Records for this exercise
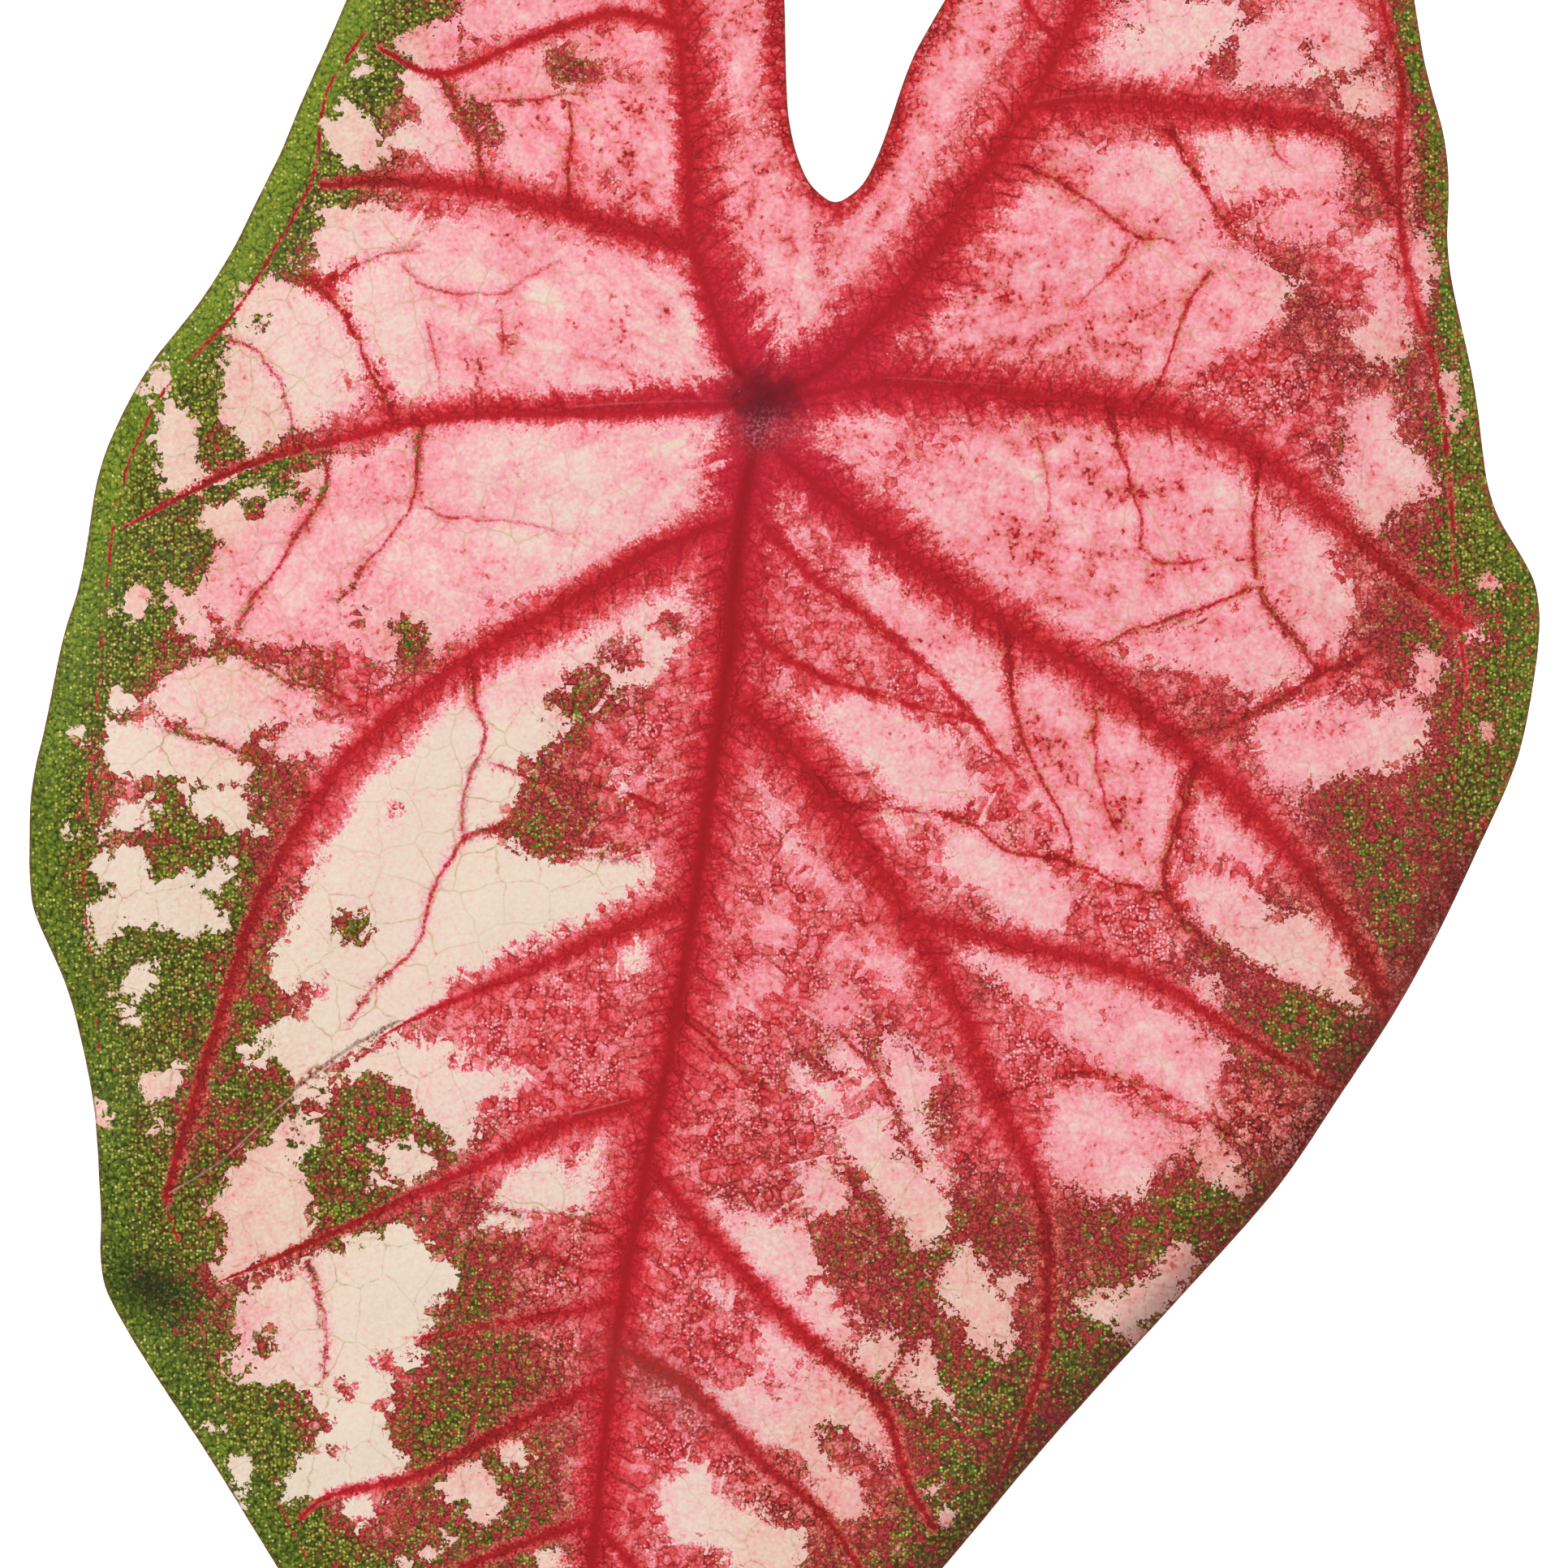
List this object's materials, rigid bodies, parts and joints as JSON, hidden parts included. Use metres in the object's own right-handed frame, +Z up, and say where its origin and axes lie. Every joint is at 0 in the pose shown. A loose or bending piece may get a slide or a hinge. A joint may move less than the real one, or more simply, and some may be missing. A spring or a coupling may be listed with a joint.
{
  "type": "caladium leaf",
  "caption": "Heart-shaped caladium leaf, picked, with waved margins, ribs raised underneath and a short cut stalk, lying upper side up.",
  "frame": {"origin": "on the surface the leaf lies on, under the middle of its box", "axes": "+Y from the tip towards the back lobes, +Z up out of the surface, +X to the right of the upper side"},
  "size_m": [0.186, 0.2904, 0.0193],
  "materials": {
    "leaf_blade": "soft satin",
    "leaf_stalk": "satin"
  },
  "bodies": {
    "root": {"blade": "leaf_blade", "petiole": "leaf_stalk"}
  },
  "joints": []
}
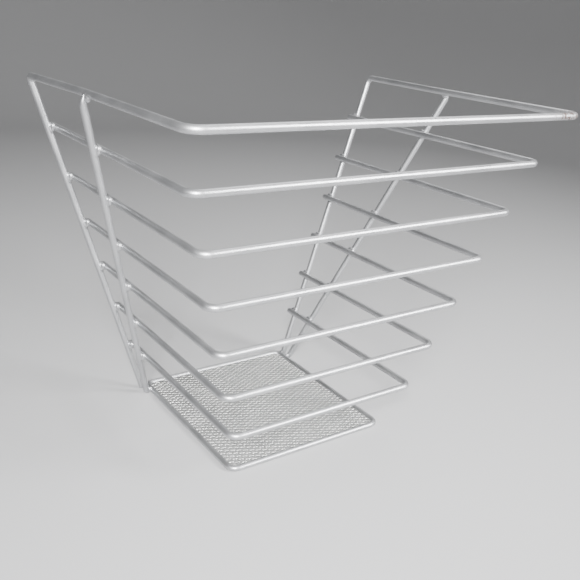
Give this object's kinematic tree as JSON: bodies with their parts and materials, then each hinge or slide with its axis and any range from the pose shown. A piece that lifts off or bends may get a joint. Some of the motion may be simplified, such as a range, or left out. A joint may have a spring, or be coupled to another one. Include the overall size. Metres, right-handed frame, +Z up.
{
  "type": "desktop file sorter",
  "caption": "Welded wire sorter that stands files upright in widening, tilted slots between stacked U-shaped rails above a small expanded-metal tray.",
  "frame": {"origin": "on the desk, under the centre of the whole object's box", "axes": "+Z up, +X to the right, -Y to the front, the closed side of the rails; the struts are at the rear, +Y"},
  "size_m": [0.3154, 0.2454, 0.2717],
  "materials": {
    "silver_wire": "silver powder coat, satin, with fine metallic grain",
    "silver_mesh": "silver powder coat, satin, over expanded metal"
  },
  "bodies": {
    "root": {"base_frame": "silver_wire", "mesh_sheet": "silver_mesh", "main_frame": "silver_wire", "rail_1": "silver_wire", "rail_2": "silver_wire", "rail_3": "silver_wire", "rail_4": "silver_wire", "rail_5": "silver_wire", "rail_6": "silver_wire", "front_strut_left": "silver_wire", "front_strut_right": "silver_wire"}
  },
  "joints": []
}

Aim of the task
Go through the records above and set each one down exactly, please.

Output for this exercise
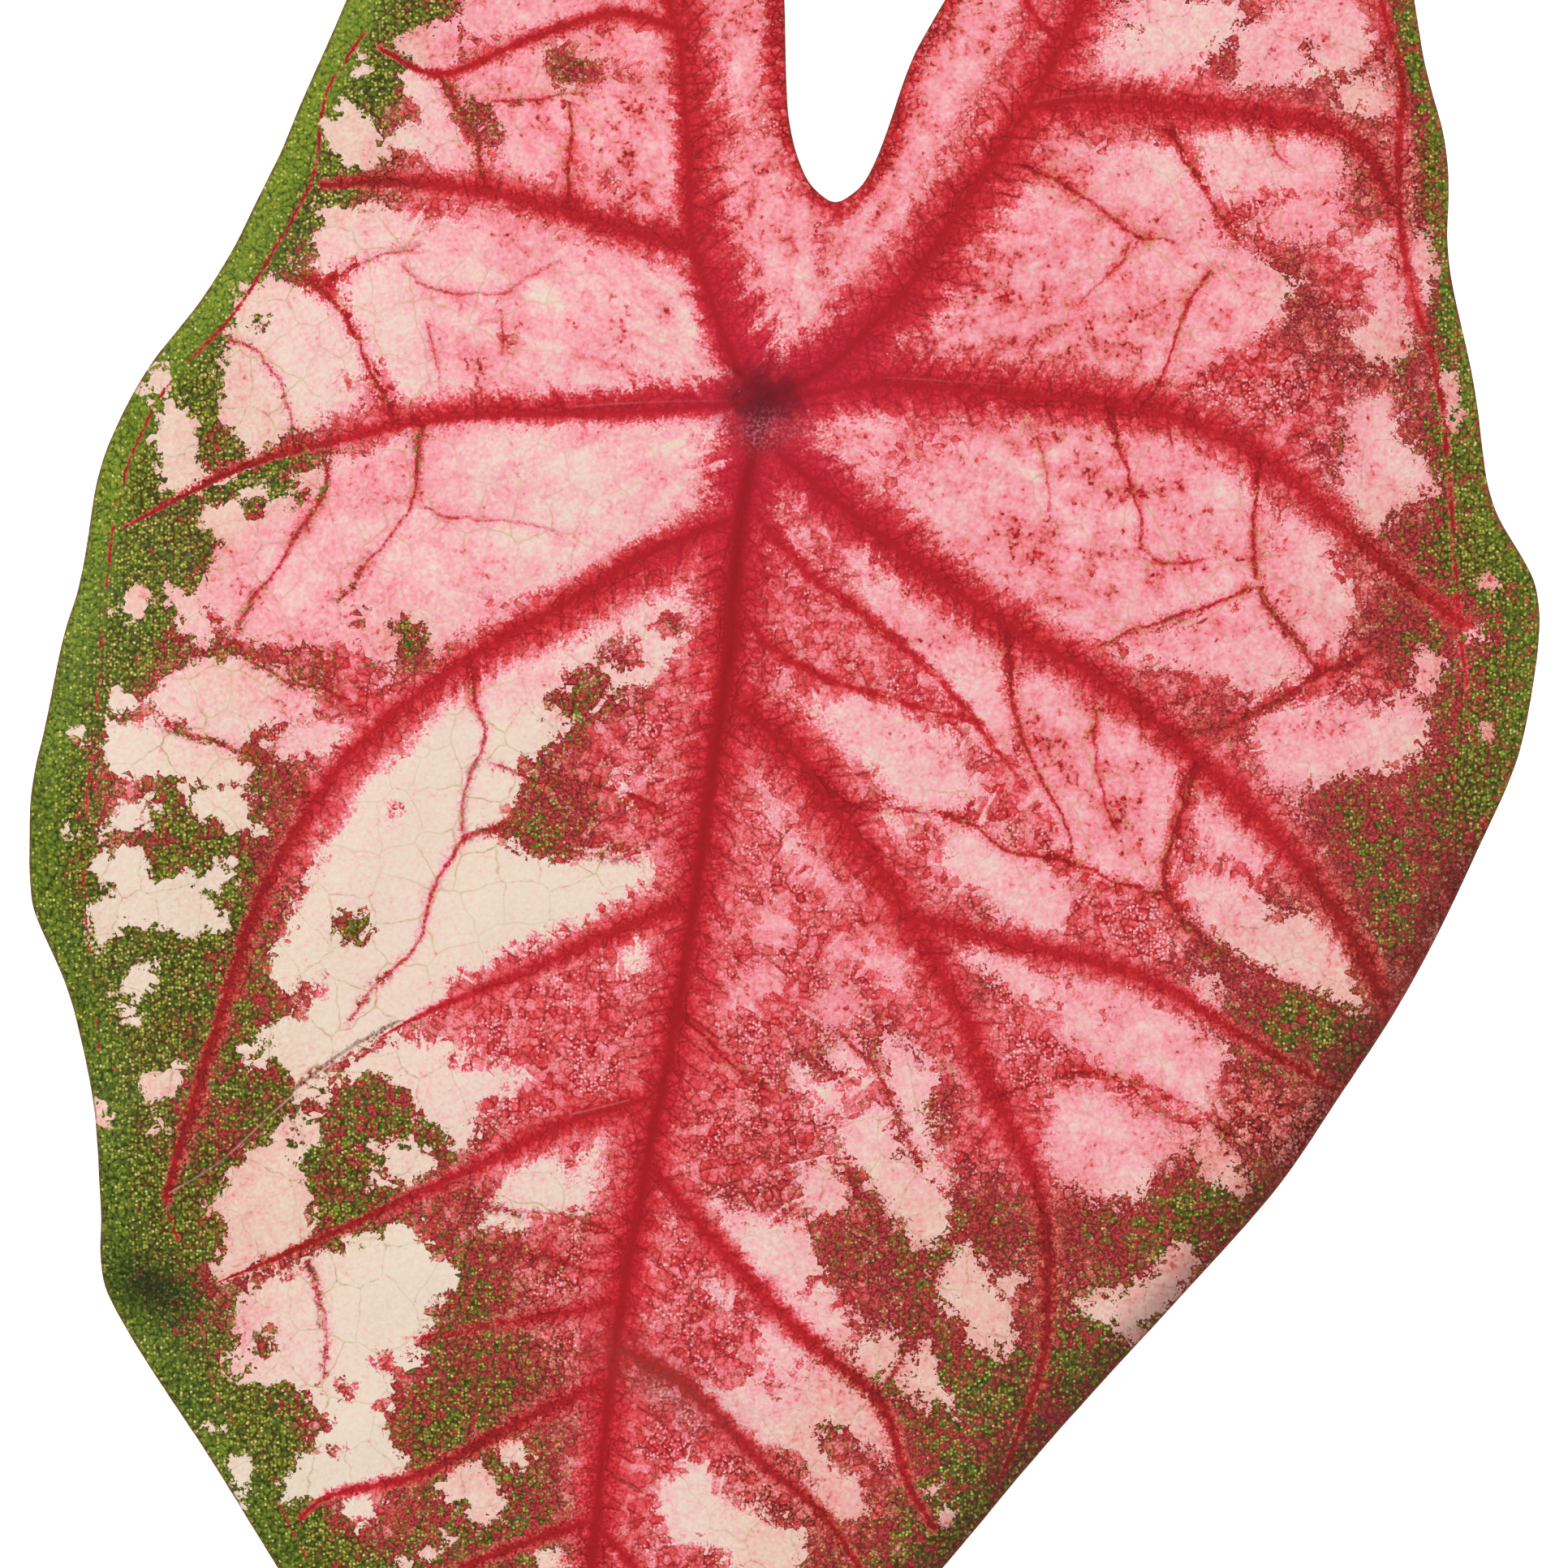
List this object's materials, rigid bodies, parts and joints as JSON, hidden parts included. Use metres in the object's own right-handed frame, +Z up, and say where its origin and axes lie. Every joint is at 0 in the pose shown. A loose or bending piece may get a slide or a hinge. A joint may move less than the real one, or more simply, and some may be missing. A spring or a coupling may be listed with a joint.
{
  "type": "caladium leaf",
  "caption": "Heart-shaped caladium leaf, picked, with waved margins, ribs raised underneath and a short cut stalk, lying upper side up.",
  "frame": {"origin": "on the surface the leaf lies on, under the middle of its box", "axes": "+Y from the tip towards the back lobes, +Z up out of the surface, +X to the right of the upper side"},
  "size_m": [0.186, 0.2904, 0.0193],
  "materials": {
    "leaf_blade": "soft satin",
    "leaf_stalk": "satin"
  },
  "bodies": {
    "root": {"blade": "leaf_blade", "petiole": "leaf_stalk"}
  },
  "joints": []
}
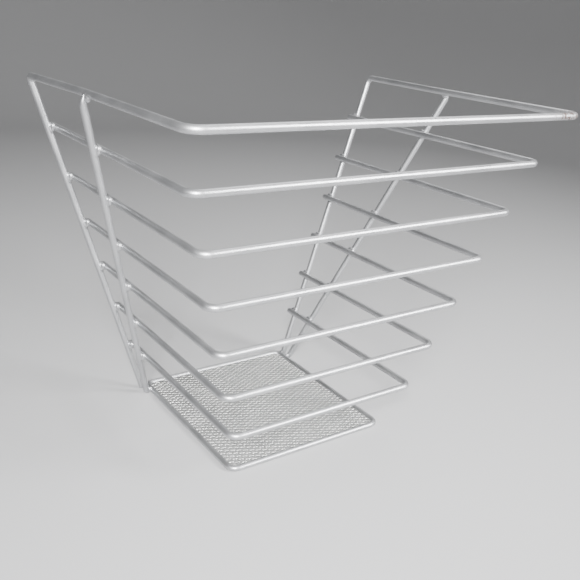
Give this object's kinematic tree as JSON: bodies with their parts and materials, then each hinge or slide with its axis and any range from the pose shown. A piece that lifts off or bends may get a joint. Some of the motion may be simplified, such as a range, or left out. A joint may have a spring, or be coupled to another one. Include the overall size. Metres, right-handed frame, +Z up.
{
  "type": "desktop file sorter",
  "caption": "Welded wire sorter that stands files upright in widening, tilted slots between stacked U-shaped rails above a small expanded-metal tray.",
  "frame": {"origin": "on the desk, under the centre of the whole object's box", "axes": "+Z up, +X to the right, -Y to the front, the closed side of the rails; the struts are at the rear, +Y"},
  "size_m": [0.3154, 0.2454, 0.2717],
  "materials": {
    "silver_wire": "silver powder coat, satin, with fine metallic grain",
    "silver_mesh": "silver powder coat, satin, over expanded metal"
  },
  "bodies": {
    "root": {"base_frame": "silver_wire", "mesh_sheet": "silver_mesh", "main_frame": "silver_wire", "rail_1": "silver_wire", "rail_2": "silver_wire", "rail_3": "silver_wire", "rail_4": "silver_wire", "rail_5": "silver_wire", "rail_6": "silver_wire", "front_strut_left": "silver_wire", "front_strut_right": "silver_wire"}
  },
  "joints": []
}